» RECORDED DATA:
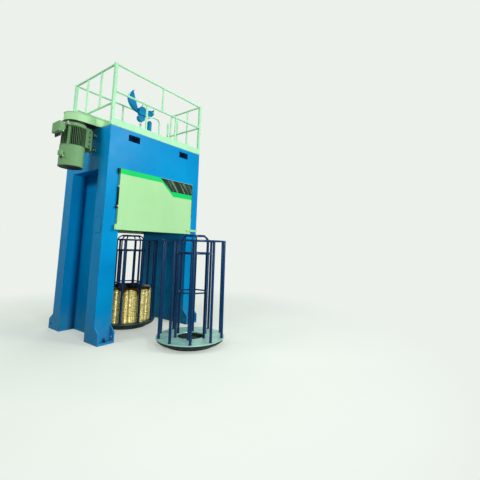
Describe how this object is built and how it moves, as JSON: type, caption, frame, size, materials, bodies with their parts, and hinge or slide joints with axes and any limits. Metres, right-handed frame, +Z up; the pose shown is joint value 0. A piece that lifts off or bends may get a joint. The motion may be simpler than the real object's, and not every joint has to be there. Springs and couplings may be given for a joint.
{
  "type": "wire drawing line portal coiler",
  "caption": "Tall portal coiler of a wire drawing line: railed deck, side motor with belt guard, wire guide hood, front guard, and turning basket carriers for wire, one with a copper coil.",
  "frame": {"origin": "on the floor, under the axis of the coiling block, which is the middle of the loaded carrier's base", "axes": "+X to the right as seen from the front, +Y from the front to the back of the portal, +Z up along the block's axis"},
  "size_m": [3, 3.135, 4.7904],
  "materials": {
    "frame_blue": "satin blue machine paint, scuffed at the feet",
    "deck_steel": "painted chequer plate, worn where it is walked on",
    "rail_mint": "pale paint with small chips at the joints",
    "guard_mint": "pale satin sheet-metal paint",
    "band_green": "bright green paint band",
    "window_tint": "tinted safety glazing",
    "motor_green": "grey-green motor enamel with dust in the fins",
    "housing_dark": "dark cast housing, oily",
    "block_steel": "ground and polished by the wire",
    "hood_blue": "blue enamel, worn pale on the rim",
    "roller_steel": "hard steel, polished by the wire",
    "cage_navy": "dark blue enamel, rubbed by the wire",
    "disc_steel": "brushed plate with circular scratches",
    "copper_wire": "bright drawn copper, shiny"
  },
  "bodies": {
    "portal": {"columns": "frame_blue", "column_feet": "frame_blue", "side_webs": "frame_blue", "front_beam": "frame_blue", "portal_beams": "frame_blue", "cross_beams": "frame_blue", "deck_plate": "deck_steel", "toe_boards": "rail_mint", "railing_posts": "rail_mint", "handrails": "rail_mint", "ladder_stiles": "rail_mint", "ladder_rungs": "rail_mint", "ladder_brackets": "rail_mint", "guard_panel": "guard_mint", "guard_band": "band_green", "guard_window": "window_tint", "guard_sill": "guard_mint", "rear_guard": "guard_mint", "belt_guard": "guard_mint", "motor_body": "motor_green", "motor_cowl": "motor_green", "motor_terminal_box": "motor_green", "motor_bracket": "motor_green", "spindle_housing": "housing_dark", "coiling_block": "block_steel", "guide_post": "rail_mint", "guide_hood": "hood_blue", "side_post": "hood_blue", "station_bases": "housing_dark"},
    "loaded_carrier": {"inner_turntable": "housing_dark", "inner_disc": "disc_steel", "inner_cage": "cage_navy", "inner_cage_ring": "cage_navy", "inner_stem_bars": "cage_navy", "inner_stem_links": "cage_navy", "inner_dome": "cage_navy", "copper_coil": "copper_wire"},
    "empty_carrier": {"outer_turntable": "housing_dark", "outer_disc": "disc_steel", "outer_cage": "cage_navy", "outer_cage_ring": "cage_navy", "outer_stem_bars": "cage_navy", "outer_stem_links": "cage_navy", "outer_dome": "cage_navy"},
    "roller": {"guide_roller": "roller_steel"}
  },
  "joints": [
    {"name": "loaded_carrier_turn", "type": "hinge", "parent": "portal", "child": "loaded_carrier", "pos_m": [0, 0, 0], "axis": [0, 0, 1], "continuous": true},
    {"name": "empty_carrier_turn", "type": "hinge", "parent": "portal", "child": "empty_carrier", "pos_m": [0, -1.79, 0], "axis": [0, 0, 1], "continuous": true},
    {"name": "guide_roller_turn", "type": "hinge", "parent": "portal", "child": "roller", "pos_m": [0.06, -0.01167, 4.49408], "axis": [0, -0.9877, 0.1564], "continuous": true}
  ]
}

» TASK GOAL: Quote the whole listing above, leaving nothing out.

» CORRECT RESPONSE:
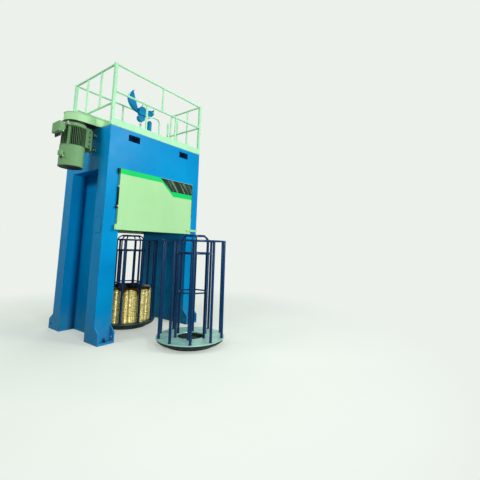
Describe how this object is built and how it moves, as JSON: type, caption, frame, size, materials, bodies with their parts, and hinge or slide joints with axes and any limits. Metres, right-handed frame, +Z up; the pose shown is joint value 0. A piece that lifts off or bends may get a joint. The motion may be simpler than the real object's, and not every joint has to be there. Springs and couplings may be given for a joint.
{
  "type": "wire drawing line portal coiler",
  "caption": "Tall portal coiler of a wire drawing line: railed deck, side motor with belt guard, wire guide hood, front guard, and turning basket carriers for wire, one with a copper coil.",
  "frame": {"origin": "on the floor, under the axis of the coiling block, which is the middle of the loaded carrier's base", "axes": "+X to the right as seen from the front, +Y from the front to the back of the portal, +Z up along the block's axis"},
  "size_m": [3, 3.135, 4.7904],
  "materials": {
    "frame_blue": "satin blue machine paint, scuffed at the feet",
    "deck_steel": "painted chequer plate, worn where it is walked on",
    "rail_mint": "pale paint with small chips at the joints",
    "guard_mint": "pale satin sheet-metal paint",
    "band_green": "bright green paint band",
    "window_tint": "tinted safety glazing",
    "motor_green": "grey-green motor enamel with dust in the fins",
    "housing_dark": "dark cast housing, oily",
    "block_steel": "ground and polished by the wire",
    "hood_blue": "blue enamel, worn pale on the rim",
    "roller_steel": "hard steel, polished by the wire",
    "cage_navy": "dark blue enamel, rubbed by the wire",
    "disc_steel": "brushed plate with circular scratches",
    "copper_wire": "bright drawn copper, shiny"
  },
  "bodies": {
    "portal": {"columns": "frame_blue", "column_feet": "frame_blue", "side_webs": "frame_blue", "front_beam": "frame_blue", "portal_beams": "frame_blue", "cross_beams": "frame_blue", "deck_plate": "deck_steel", "toe_boards": "rail_mint", "railing_posts": "rail_mint", "handrails": "rail_mint", "ladder_stiles": "rail_mint", "ladder_rungs": "rail_mint", "ladder_brackets": "rail_mint", "guard_panel": "guard_mint", "guard_band": "band_green", "guard_window": "window_tint", "guard_sill": "guard_mint", "rear_guard": "guard_mint", "belt_guard": "guard_mint", "motor_body": "motor_green", "motor_cowl": "motor_green", "motor_terminal_box": "motor_green", "motor_bracket": "motor_green", "spindle_housing": "housing_dark", "coiling_block": "block_steel", "guide_post": "rail_mint", "guide_hood": "hood_blue", "side_post": "hood_blue", "station_bases": "housing_dark"},
    "loaded_carrier": {"inner_turntable": "housing_dark", "inner_disc": "disc_steel", "inner_cage": "cage_navy", "inner_cage_ring": "cage_navy", "inner_stem_bars": "cage_navy", "inner_stem_links": "cage_navy", "inner_dome": "cage_navy", "copper_coil": "copper_wire"},
    "empty_carrier": {"outer_turntable": "housing_dark", "outer_disc": "disc_steel", "outer_cage": "cage_navy", "outer_cage_ring": "cage_navy", "outer_stem_bars": "cage_navy", "outer_stem_links": "cage_navy", "outer_dome": "cage_navy"},
    "roller": {"guide_roller": "roller_steel"}
  },
  "joints": [
    {"name": "loaded_carrier_turn", "type": "hinge", "parent": "portal", "child": "loaded_carrier", "pos_m": [0, 0, 0], "axis": [0, 0, 1], "continuous": true},
    {"name": "empty_carrier_turn", "type": "hinge", "parent": "portal", "child": "empty_carrier", "pos_m": [0, -1.79, 0], "axis": [0, 0, 1], "continuous": true},
    {"name": "guide_roller_turn", "type": "hinge", "parent": "portal", "child": "roller", "pos_m": [0.06, -0.01167, 4.49408], "axis": [0, -0.9877, 0.1564], "continuous": true}
  ]
}